Hace tiempo que venimos siendo informados de fraudes, timos y delitos de lo más variopinto. Los últimos, por ejemplo: la venta en red de los billetes gratuitos de tren, el trapicheo con el bono cultural joven, las trampas de la tarjeta Activa Salamanca o la red de delincuentes tecnológicos que ha estafado a clientes de entidades bancarias, entre los que se cuentan 80 salmantinos. ¡Menudo hampa!
Pero la nueva era ha impuesto sus formas de hacer demasiado aprisa, y no parece tan sencillo poder controlar a toda esta piratería telemática que no deja de darnos sustos.
¡Eso pasa por no tener a gente en las oficinas que te atienda como Dios manda! -me dice un vecino, al que no le falta razón. Y me cuenta la matraca de los teleoperadores que insistentemente le llaman desde números desconocidos. Todos tienen algo súper ventajoso que ofrecerle. Un servicio de internet de lo más rápido y barato. Una oferta de energía verdísima y a precio de ganga. O, por ser más derrochón y pensar en su porvenir, una póliza de las que se dicen de “todo-en-uno”: por el mismo precio el incendio de la casa, el seguro del gato y las pompas fúnebres, a todo trapo.
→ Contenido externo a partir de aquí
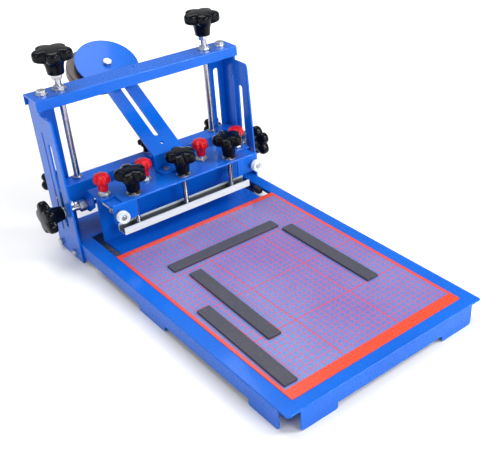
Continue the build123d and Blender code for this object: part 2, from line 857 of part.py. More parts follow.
for clamp_name, centre_x in zip(("left", "middle", "right"), clamp_x):
    with BuildPart() as rod:
        with BuildSketch(Plane.XY.offset(foot_bottom + 2)):
            with Locations((centre_x, behind(clamp_from_front))):
                Circle(clamp_rod_radius)
        extrude(amount=clamp_hub_bottom + 22 - foot_bottom - 2)
    save(rod, f"clamp_rod_{clamp_name}")
    star_knob(
        f"clamp_knob_{clamp_name}",
        Plane(origin=(centre_x, behind(clamp_from_front), clamp_hub_bottom)),
        25.5,
        38,
        clamp_rod_radius,
        22,
    )

# ---------------------------------------------------------------- rest stops

with BuildPart() as rest_stops:
    for _, sign in sides:
        with BuildSketch(Plane.XY.offset(base_top - tray_sheet)):
            with Locations((sign * 152, behind(466))):
                RectangleRounded(10, 18, 3)
        extrude(amount=-10)
save(rest_stops, "rest_stops")
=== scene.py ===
# %% [markdown]
# This lesson finishes a tabletop screen printing press in Blender. The press was built first
# as solid parts, and this file loads them as a fixed frame. Everything is in metres: X is the
# width, Y runs from the operator to the back and Z is up.

# %% Load the frame
import json
from math import cos, pi, radians, sin, sqrt

import bpy
from mathutils import Matrix, Vector


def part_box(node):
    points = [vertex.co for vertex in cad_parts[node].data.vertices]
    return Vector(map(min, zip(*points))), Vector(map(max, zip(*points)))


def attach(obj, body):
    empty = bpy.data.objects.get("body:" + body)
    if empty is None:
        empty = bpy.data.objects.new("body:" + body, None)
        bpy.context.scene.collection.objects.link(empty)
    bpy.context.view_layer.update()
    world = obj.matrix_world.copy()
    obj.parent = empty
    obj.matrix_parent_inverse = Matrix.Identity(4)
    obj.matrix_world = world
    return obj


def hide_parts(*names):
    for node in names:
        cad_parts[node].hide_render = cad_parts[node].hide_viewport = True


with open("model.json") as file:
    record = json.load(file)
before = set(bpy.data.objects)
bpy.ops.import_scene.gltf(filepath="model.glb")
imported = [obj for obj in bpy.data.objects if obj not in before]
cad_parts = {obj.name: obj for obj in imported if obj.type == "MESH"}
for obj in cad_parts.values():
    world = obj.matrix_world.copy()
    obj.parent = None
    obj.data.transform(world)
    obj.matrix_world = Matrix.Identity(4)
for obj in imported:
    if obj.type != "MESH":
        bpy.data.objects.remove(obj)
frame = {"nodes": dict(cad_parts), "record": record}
scene = bpy.context.scene
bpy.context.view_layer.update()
nodes = frame["nodes"]

# %% [markdown]
# The camera stands in front of the press, to its left, and looks down at the printing surface.
# It comes first, so that every later picture is taken from the same place.

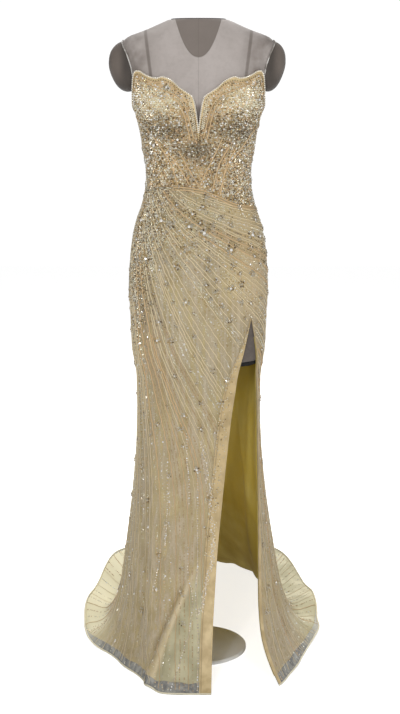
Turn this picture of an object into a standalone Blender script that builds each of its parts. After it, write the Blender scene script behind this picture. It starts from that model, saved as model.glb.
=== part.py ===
"""Strapless evening gown with a slit and a small train, on a limbless dress form with its stand.

Metres, +Z up, +X to the viewer's right, -Y towards the viewer. The origin is on the floor, on the
axis of the stand's pole. Every cloth piece is a wall made from points of one surface, the figure
above the knee and the flared skirt below it, moved out along the surface's own normal.
"""

import math
from bisect import bisect_right

import bmesh
import bpy
from mathutils import Vector

for old in list(bpy.data.objects):
    bpy.data.objects.remove(old, do_unlink=True)


class Table:
    """A short table with named columns, read by a smooth curve that never overshoots its rows."""

    def __init__(self, names, rows):
        self.columns = dict(zip(names, zip(*rows)))
        self.keys = self.columns[names[0]]

    def slope(self, values, i):
        """The curve's slope at row i: level at a peak, else a mean of the slopes on both sides."""
        last = len(self.keys) - 1
        if i in (0, last):
            j = min(i, last - 1)
            return (values[j + 1] - values[j]) / (self.keys[j + 1] - self.keys[j])
        before, after = self.keys[i] - self.keys[i - 1], self.keys[i + 1] - self.keys[i]
        left = (values[i] - values[i - 1]) / before
        right = (values[i + 1] - values[i]) / after
        if left * right <= 0:
            return 0.0
        weight_left, weight_right = before / 2 + after, before + after / 2
        return 1.5 * (before + after) / (weight_left / left + weight_right / right)

    def at(self, name, key):
        values = self.columns[name]
        if key <= self.keys[0]:
            return values[0]
        if key >= self.keys[-1]:
            return values[-1]
        i = bisect_right(self.keys, key) - 1
        step = self.keys[i + 1] - self.keys[i]
        t = (key - self.keys[i]) / step
        start, end = self.slope(values, i) * step, self.slope(values, i + 1) * step
        rise = values[i + 1] - values[i]
        return values[i] + t * start + t * t * (3 * rise - 2 * start - end) + t ** 3 * (start + end - 2 * rise)


# Driving sizes
SEAM_GAP = 0.0004
WAIST_GAP = 0.0009
TULLE_IN, TULLE_OUT = 0.0013, 0.0029
LINING_IN, LINING_OUT = 0.0, 0.0010
TRIM_IN, TRIM_OUT = 0.0033, 0.0043
BINDING_IN, BINDING_OUT = 0.0037, 0.0050
FORM_OUT, FORM_UNDER_LINING = 0.0001, -0.0008
FORM_CUP_EASE = 0.004
BRIDGE_EASE, BRIDGE_WIDE, BRIDGE_TALL = 0.004, 0.022, 0.075
FLOOR_LIFT = 0.0003
ROUNDNESS = 2 / 2.2
KNEE = 0.602
SIDE_SEAM = 92.0
FRONT_SEAM = 48.0
SLIT_TOP = 0.82
LINING_TOP = 0.775
LINING_END = 0.018
SLIT_BAND = 0.028
SLIT_EDGE = 0.013

# The figure at each height: half its width, and how far it reaches in front of and behind the pole
BODY = Table(
    ("z", "half", "front", "back"),
    (
        (0.602, 0.1404, 0.108, 0.102),
        (0.674, 0.1410, 0.106, 0.100),
        (0.745, 0.1509, 0.104, 0.106),
        (0.816, 0.1537, 0.103, 0.116),
        (0.886, 0.1565, 0.101, 0.126),
        (0.956, 0.1524, 0.099, 0.124),
        (1.025, 0.1414, 0.095, 0.108),
        (1.059, 0.1297, 0.089, 0.095),
        (1.093, 0.1202, 0.083, 0.084),
        (1.127, 0.1154, 0.078, 0.075),
        (1.161, 0.1163, 0.079, 0.075),
        (1.195, 0.1229, 0.085, 0.079),
        (1.228, 0.1271, 0.091, 0.085),
        (1.262, 0.1348, 0.094, 0.090),
        (1.295, 0.1435, 0.094, 0.093),
        (1.330, 0.1480, 0.088, 0.096),
        (1.360, 0.1530, 0.080, 0.096),
        (1.400, 0.1640, 0.068, 0.092),
        (1.430, 0.1700, 0.058, 0.084),
        (1.442, 0.1600, 0.053, 0.079),
        (1.460, 0.1150, 0.047, 0.070),
        (1.481, 0.0670, 0.042, 0.060),
    ),
)
CUP_X, CUP_Z, CUP_DEPTH = 0.076, 1.264, 0.030
CUP_WIDE, CUP_TALL = 0.046, 0.054

# The hem's outline on the floor: direction from the pole, then its place
HEM_LEFT = Table(
    ("degrees", "x", "y"),
    (
        (0, 0.000, -0.271),
        (15, -0.042, -0.271),
        (30, -0.080, -0.266),
        (45, -0.107, -0.236),
        (58, -0.134, -0.178),
        (70, -0.168, -0.125),
        (82, -0.205, -0.060),
        (95, -0.252, 0.010),
        (110, -0.288, 0.140),
        (125, -0.290, 0.290),
        (140, -0.272, 0.470),
        (155, -0.228, 0.660),
        (168, -0.135, 0.850),
        (175, -0.060, 0.915),
        (180, 0.000, 0.925),
    ),
)
HEM_RIGHT = Table(
    ("degrees", "x", "y"),
    (
        (0, 0.000, -0.271),
        (15, 0.042, -0.271),
        (30, 0.092, -0.266),
        (45, 0.146, -0.252),
        (56, 0.182, -0.225),
        (68, 0.212, -0.160),
        (80, 0.241, -0.082),
        (95, 0.275, 0.030),
        (110, 0.302, 0.150),
        (125, 0.304, 0.280),
        (140, 0.286, 0.450),
        (155, 0.236, 0.640),
        (168, 0.138, 0.845),
        (175, 0.062, 0.914),
        (180, 0.000, 0.925),
    ),
)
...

Porque por lo visto todos estos comisionistas que le telefonean desde no se sabe dónde, son tan familiares y cercanos que desde el primer instante le tutean y le llaman por su propio nombre, sin apellidos siquiera. ¡Vamos, que creo que saben más de mí que mi misma sombra! -concluye mi vecino, retorciendo irónicamente el gesto.
¡Aggg! ¿Para qué esa Ley de Protección de Datos que, en lugar de proteger nuestra identidad y los contratos de nuestros servicios, nos tiene a merced de delincuentes y pelmazos? Nada tengo contra los teleoperadores, pues, al fin y al cabo, sé que llegan a este trabajo para ganarse honradamente los cuartos. Pero quizás habría que revisar y limitar los modelos de burocracia y relaciones de mercado, para que los usuarios no nos sintiéramos tan espiados, vulnerables y escamados como mi vecino. Cuando creíamos estar ya lejos de aquel siglo XVI de vagamundos desharrapados y pícaros mendicantes, el XXI comienza a hacerse un escandaloso relato de golfos y estafadores que solo precisan un móvil, hacer clic y esperar a que caiga la presa. ¡Qué genética!